## Exercise aim:
Give back the full material, exactly as it reads.
================================
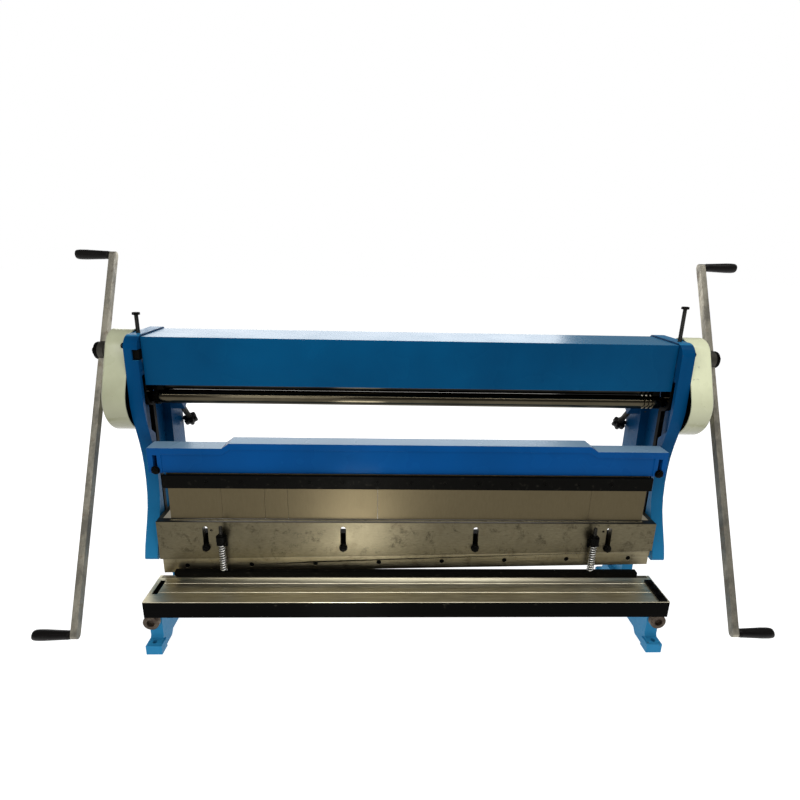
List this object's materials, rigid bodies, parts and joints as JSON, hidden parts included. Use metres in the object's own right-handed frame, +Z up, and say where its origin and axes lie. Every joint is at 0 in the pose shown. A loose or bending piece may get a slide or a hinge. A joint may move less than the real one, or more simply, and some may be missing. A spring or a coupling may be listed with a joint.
{
  "type": "sheet metal brake",
  "caption": "Bench sheet metal machine: slip rolls and crank on top, finger press brake in the middle, raked shear with hold-down at the table.",
  "frame": {"origin": "centre of the machine's footprint on the bench, under its feet", "axes": "+X across the machine to its right seen from the front, +Y to the back, +Z up"},
  "size_m": [1.868, 0.5123, 1.0817],
  "materials": {
    "blue_paint": "gloss",
    "cream_paint": "gloss",
    "ground_steel": "ground, satin",
    "bar_steel": "mill finish",
    "dark_steel": "blackened",
    "spring_steel": "bright",
    "black_plastic": "moulded"
  },
  "bodies": {
    "frame": {"left_side_frame": "blue_paint", "right_side_frame": "blue_paint", "top_cover": "blue_paint", "work_table": "ground_steel", "lower_shear_blade": "ground_steel", "table_gauge": "dark_steel", "left_table_bolt": "bar_steel", "right_table_bolt": "bar_steel", "rear_tie_bar": "dark_steel", "guide_bar": "dark_steel", "left_gear_cover": "cream_paint", "right_gear_cover": "cream_paint", "upper_die_beam": "blue_paint", "die_clamp_bar": "dark_steel", "finger_1": "ground_steel", "finger_2": "ground_steel", "finger_3": "ground_steel", "finger_4": "ground_steel", "finger_5": "ground_steel", "finger_6": "ground_steel"},
    "ram": {"ram_plate": "ground_steel", "upper_shear_blade": "ground_steel", "left_connecting_rod": "dark_steel", "right_connecting_rod": "dark_steel", "left_spring_lug": "dark_steel", "right_spring_lug": "dark_steel"},
    "hold_down": {"hold_down_bar": "dark_steel", "left_hold_down_rod": "bar_steel", "right_hold_down_rod": "bar_steel", "left_rod_nut": "dark_steel", "right_rod_nut": "dark_steel", "left_spring": "spring_steel", "right_spring": "spring_steel"},
    "crank": {"crankshaft": "bar_steel", "left_crank_arm": "bar_steel", "right_crank_arm": "bar_steel", "left_pinion": "dark_steel", "right_pinion": "dark_steel", "left_hub_nut": "dark_steel", "right_hub_nut": "dark_steel"},
    "left_upper_grip": {"left_upper_grip": "black_plastic"},
    "left_lower_grip": {"left_lower_grip": "black_plastic"},
    "right_upper_grip": {"right_upper_grip": "black_plastic"},
    "right_lower_grip": {"right_lower_grip": "black_plastic"},
    "lower_roll": {"lower_roll": "ground_steel", "lower_roll_gear": "dark_steel", "left_drive_gear": "dark_steel", "right_drive_gear": "dark_steel"},
    "upper_bearings": {"left_upper_block": "dark_steel", "right_upper_block": "dark_steel"},
    "upper_roll": {"upper_roll": "ground_steel", "upper_roll_gear": "dark_steel"},
    "left_top_bolt": {"left_top_bolt": "dark_steel"},
    "right_top_bolt": {"right_top_bolt": "dark_steel"},
    "rear_carriage": {"left_rear_block": "dark_steel", "right_rear_block": "dark_steel"},
    "rear_roll": {"rear_roll": "ground_steel"},
    "left_star_knob": {"left_star_knob": "black_plastic"},
    "right_star_knob": {"right_star_knob": "black_plastic"}
  },
  "joints": [
    {"name": "ram_slide", "type": "slide", "parent": "frame", "child": "ram", "axis": [0, 0, 1], "range_m": [-0.042, 0]},
    {"name": "hold_down_slide", "type": "slide", "parent": "frame", "child": "hold_down", "axis": [0, 0, 1], "range_m": [-0.0106, 0], "deforming": ["left_spring", "right_spring"]},
    {"name": "crank_turn", "type": "hinge", "parent": "frame", "child": "crank", "pos_m": [0, 0.06709, 0.8225], "axis": [1, 0, 0], "continuous": true},
    {"name": "lower_roll_turn", "type": "hinge", "parent": "frame", "child": "lower_roll", "pos_m": [0, 0.05609, 0.701], "axis": [1, 0, 0], "continuous": true},
    {"name": "upper_bearings_slide", "type": "slide", "parent": "frame", "child": "upper_bearings", "axis": [0, 0, 1], "range_m": [0, 0.004]},
    {"name": "upper_roll_turn", "type": "hinge", "parent": "upper_bearings", "child": "upper_roll", "pos_m": [0, 0.05609, 0.741], "axis": [1, 0, 0], "continuous": true},
    {"name": "rear_carriage_slide", "type": "slide", "parent": "frame", "child": "rear_carriage", "axis": [0, -0.6791, 0.7341], "range_m": [-0.012, 0.01]},
    {"name": "rear_roll_turn", "type": "hinge", "parent": "rear_carriage", "child": "rear_roll", "pos_m": [0, 0.11966, 0.70128], "axis": [1, 0, 0], "continuous": true},
    {"name": "left_top_bolt_turn", "type": "hinge", "parent": "upper_bearings", "child": "left_top_bolt", "pos_m": [-0.723, 0.04209, 0.86], "axis": [0, 0, 1], "range_deg": [0, 721]},
    {"name": "left_star_knob_turn", "type": "hinge", "parent": "rear_carriage", "child": "left_star_knob", "pos_m": [-0.684, 0.23509, 0.5765], "axis": [0, -0.6791, 0.7341], "range_deg": [-2161, 1801]},
    {"name": "left_upper_grip_turn", "type": "hinge", "parent": "crank", "child": "left_upper_grip", "pos_m": [-0.88, 0.18376, 1.06821], "axis": [1, 0, 0], "continuous": true},
    {"name": "left_lower_grip_turn", "type": "hinge", "parent": "crank", "child": "left_lower_grip", "pos_m": [-0.88, -0.2426, 0.17029], "axis": [1, 0, 0], "continuous": true},
    {"name": "right_top_bolt_turn", "type": "hinge", "parent": "upper_bearings", "child": "right_top_bolt", "pos_m": [0.723, 0.04209, 0.86], "axis": [0, 0, 1], "range_deg": [0, 721]},
    {"name": "right_star_knob_turn", "type": "hinge", "parent": "rear_carriage", "child": "right_star_knob", "pos_m": [0.684, 0.23509, 0.5765], "axis": [0, -0.6791, 0.7341], "range_deg": [-2161, 1801]},
    {"name": "right_upper_grip_turn", "type": "hinge", "parent": "crank", "child": "right_upper_grip", "pos_m": [0.88, 0.18376, 1.06821], "axis": [1, 0, 0], "continuous": true},
    {"name": "right_lower_grip_turn", "type": "hinge", "parent": "crank", "child": "right_lower_grip", "pos_m": [0.88, -0.2426, 0.17029], "axis": [1, 0, 0], "continuous": true}
  ],
  "couplings": [
    {"joint": "hold_down_slide", "follows": "ram_slide", "ratio": 0.25},
    {"joint": "lower_roll_turn", "follows": "crank_turn", "ratio": -0.4878},
    {"joint": "upper_roll_turn", "follows": "crank_turn", "ratio": 0.4878},
    {"joint": "left_top_bolt_turn", "follows": "upper_bearings_slide", "rad_per_m": 3141.6},
    {"joint": "right_top_bolt_turn", "follows": "upper_bearings_slide", "rad_per_m": 3141.6},
    {"joint": "left_star_knob_turn", "follows": "rear_carriage_slide", "rad_per_m": 3141.6},
    {"joint": "right_star_knob_turn", "follows": "rear_carriage_slide", "rad_per_m": 3141.6}
  ]
}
================================
## Output:
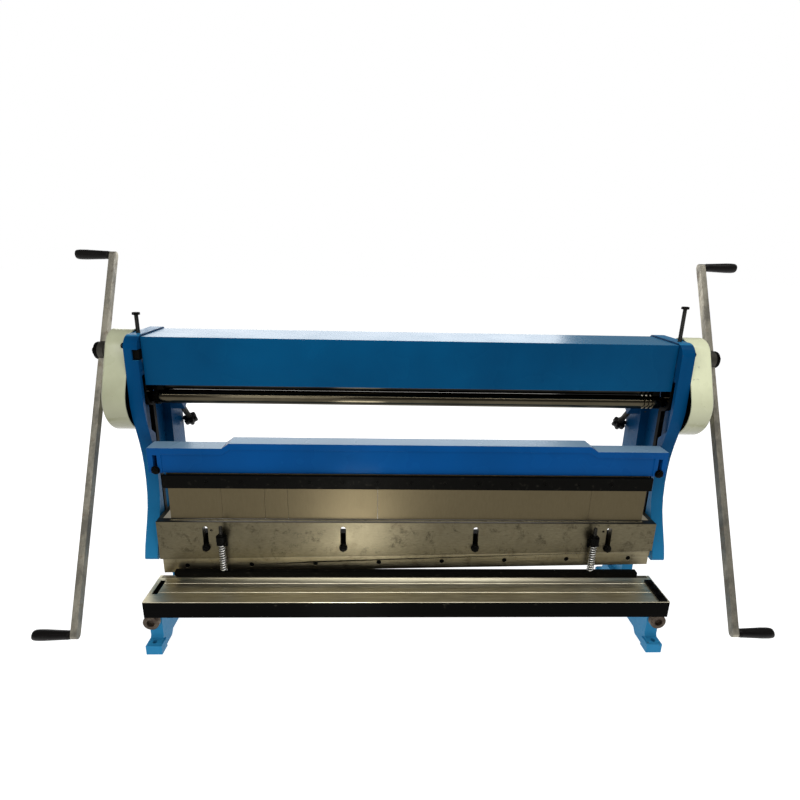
List this object's materials, rigid bodies, parts and joints as JSON, hidden parts included. Use metres in the object's own right-handed frame, +Z up, and say where its origin and axes lie. Every joint is at 0 in the pose shown. A loose or bending piece may get a slide or a hinge. A joint may move less than the real one, or more simply, and some may be missing. A spring or a coupling may be listed with a joint.
{
  "type": "sheet metal brake",
  "caption": "Bench sheet metal machine: slip rolls and crank on top, finger press brake in the middle, raked shear with hold-down at the table.",
  "frame": {"origin": "centre of the machine's footprint on the bench, under its feet", "axes": "+X across the machine to its right seen from the front, +Y to the back, +Z up"},
  "size_m": [1.868, 0.5123, 1.0817],
  "materials": {
    "blue_paint": "gloss",
    "cream_paint": "gloss",
    "ground_steel": "ground, satin",
    "bar_steel": "mill finish",
    "dark_steel": "blackened",
    "spring_steel": "bright",
    "black_plastic": "moulded"
  },
  "bodies": {
    "frame": {"left_side_frame": "blue_paint", "right_side_frame": "blue_paint", "top_cover": "blue_paint", "work_table": "ground_steel", "lower_shear_blade": "ground_steel", "table_gauge": "dark_steel", "left_table_bolt": "bar_steel", "right_table_bolt": "bar_steel", "rear_tie_bar": "dark_steel", "guide_bar": "dark_steel", "left_gear_cover": "cream_paint", "right_gear_cover": "cream_paint", "upper_die_beam": "blue_paint", "die_clamp_bar": "dark_steel", "finger_1": "ground_steel", "finger_2": "ground_steel", "finger_3": "ground_steel", "finger_4": "ground_steel", "finger_5": "ground_steel", "finger_6": "ground_steel"},
    "ram": {"ram_plate": "ground_steel", "upper_shear_blade": "ground_steel", "left_connecting_rod": "dark_steel", "right_connecting_rod": "dark_steel", "left_spring_lug": "dark_steel", "right_spring_lug": "dark_steel"},
    "hold_down": {"hold_down_bar": "dark_steel", "left_hold_down_rod": "bar_steel", "right_hold_down_rod": "bar_steel", "left_rod_nut": "dark_steel", "right_rod_nut": "dark_steel", "left_spring": "spring_steel", "right_spring": "spring_steel"},
    "crank": {"crankshaft": "bar_steel", "left_crank_arm": "bar_steel", "right_crank_arm": "bar_steel", "left_pinion": "dark_steel", "right_pinion": "dark_steel", "left_hub_nut": "dark_steel", "right_hub_nut": "dark_steel"},
    "left_upper_grip": {"left_upper_grip": "black_plastic"},
    "left_lower_grip": {"left_lower_grip": "black_plastic"},
    "right_upper_grip": {"right_upper_grip": "black_plastic"},
    "right_lower_grip": {"right_lower_grip": "black_plastic"},
    "lower_roll": {"lower_roll": "ground_steel", "lower_roll_gear": "dark_steel", "left_drive_gear": "dark_steel", "right_drive_gear": "dark_steel"},
    "upper_bearings": {"left_upper_block": "dark_steel", "right_upper_block": "dark_steel"},
    "upper_roll": {"upper_roll": "ground_steel", "upper_roll_gear": "dark_steel"},
    "left_top_bolt": {"left_top_bolt": "dark_steel"},
    "right_top_bolt": {"right_top_bolt": "dark_steel"},
    "rear_carriage": {"left_rear_block": "dark_steel", "right_rear_block": "dark_steel"},
    "rear_roll": {"rear_roll": "ground_steel"},
    "left_star_knob": {"left_star_knob": "black_plastic"},
    "right_star_knob": {"right_star_knob": "black_plastic"}
  },
  "joints": [
    {"name": "ram_slide", "type": "slide", "parent": "frame", "child": "ram", "axis": [0, 0, 1], "range_m": [-0.042, 0]},
    {"name": "hold_down_slide", "type": "slide", "parent": "frame", "child": "hold_down", "axis": [0, 0, 1], "range_m": [-0.0106, 0], "deforming": ["left_spring", "right_spring"]},
    {"name": "crank_turn", "type": "hinge", "parent": "frame", "child": "crank", "pos_m": [0, 0.06709, 0.8225], "axis": [1, 0, 0], "continuous": true},
    {"name": "lower_roll_turn", "type": "hinge", "parent": "frame", "child": "lower_roll", "pos_m": [0, 0.05609, 0.701], "axis": [1, 0, 0], "continuous": true},
    {"name": "upper_bearings_slide", "type": "slide", "parent": "frame", "child": "upper_bearings", "axis": [0, 0, 1], "range_m": [0, 0.004]},
    {"name": "upper_roll_turn", "type": "hinge", "parent": "upper_bearings", "child": "upper_roll", "pos_m": [0, 0.05609, 0.741], "axis": [1, 0, 0], "continuous": true},
    {"name": "rear_carriage_slide", "type": "slide", "parent": "frame", "child": "rear_carriage", "axis": [0, -0.6791, 0.7341], "range_m": [-0.012, 0.01]},
    {"name": "rear_roll_turn", "type": "hinge", "parent": "rear_carriage", "child": "rear_roll", "pos_m": [0, 0.11966, 0.70128], "axis": [1, 0, 0], "continuous": true},
    {"name": "left_top_bolt_turn", "type": "hinge", "parent": "upper_bearings", "child": "left_top_bolt", "pos_m": [-0.723, 0.04209, 0.86], "axis": [0, 0, 1], "range_deg": [0, 721]},
    {"name": "left_star_knob_turn", "type": "hinge", "parent": "rear_carriage", "child": "left_star_knob", "pos_m": [-0.684, 0.23509, 0.5765], "axis": [0, -0.6791, 0.7341], "range_deg": [-2161, 1801]},
    {"name": "left_upper_grip_turn", "type": "hinge", "parent": "crank", "child": "left_upper_grip", "pos_m": [-0.88, 0.18376, 1.06821], "axis": [1, 0, 0], "continuous": true},
    {"name": "left_lower_grip_turn", "type": "hinge", "parent": "crank", "child": "left_lower_grip", "pos_m": [-0.88, -0.2426, 0.17029], "axis": [1, 0, 0], "continuous": true},
    {"name": "right_top_bolt_turn", "type": "hinge", "parent": "upper_bearings", "child": "right_top_bolt", "pos_m": [0.723, 0.04209, 0.86], "axis": [0, 0, 1], "range_deg": [0, 721]},
    {"name": "right_star_knob_turn", "type": "hinge", "parent": "rear_carriage", "child": "right_star_knob", "pos_m": [0.684, 0.23509, 0.5765], "axis": [0, -0.6791, 0.7341], "range_deg": [-2161, 1801]},
    {"name": "right_upper_grip_turn", "type": "hinge", "parent": "crank", "child": "right_upper_grip", "pos_m": [0.88, 0.18376, 1.06821], "axis": [1, 0, 0], "continuous": true},
    {"name": "right_lower_grip_turn", "type": "hinge", "parent": "crank", "child": "right_lower_grip", "pos_m": [0.88, -0.2426, 0.17029], "axis": [1, 0, 0], "continuous": true}
  ],
  "couplings": [
    {"joint": "hold_down_slide", "follows": "ram_slide", "ratio": 0.25},
    {"joint": "lower_roll_turn", "follows": "crank_turn", "ratio": -0.4878},
    {"joint": "upper_roll_turn", "follows": "crank_turn", "ratio": 0.4878},
    {"joint": "left_top_bolt_turn", "follows": "upper_bearings_slide", "rad_per_m": 3141.6},
    {"joint": "right_top_bolt_turn", "follows": "upper_bearings_slide", "rad_per_m": 3141.6},
    {"joint": "left_star_knob_turn", "follows": "rear_carriage_slide", "rad_per_m": 3141.6},
    {"joint": "right_star_knob_turn", "follows": "rear_carriage_slide", "rad_per_m": 3141.6}
  ]
}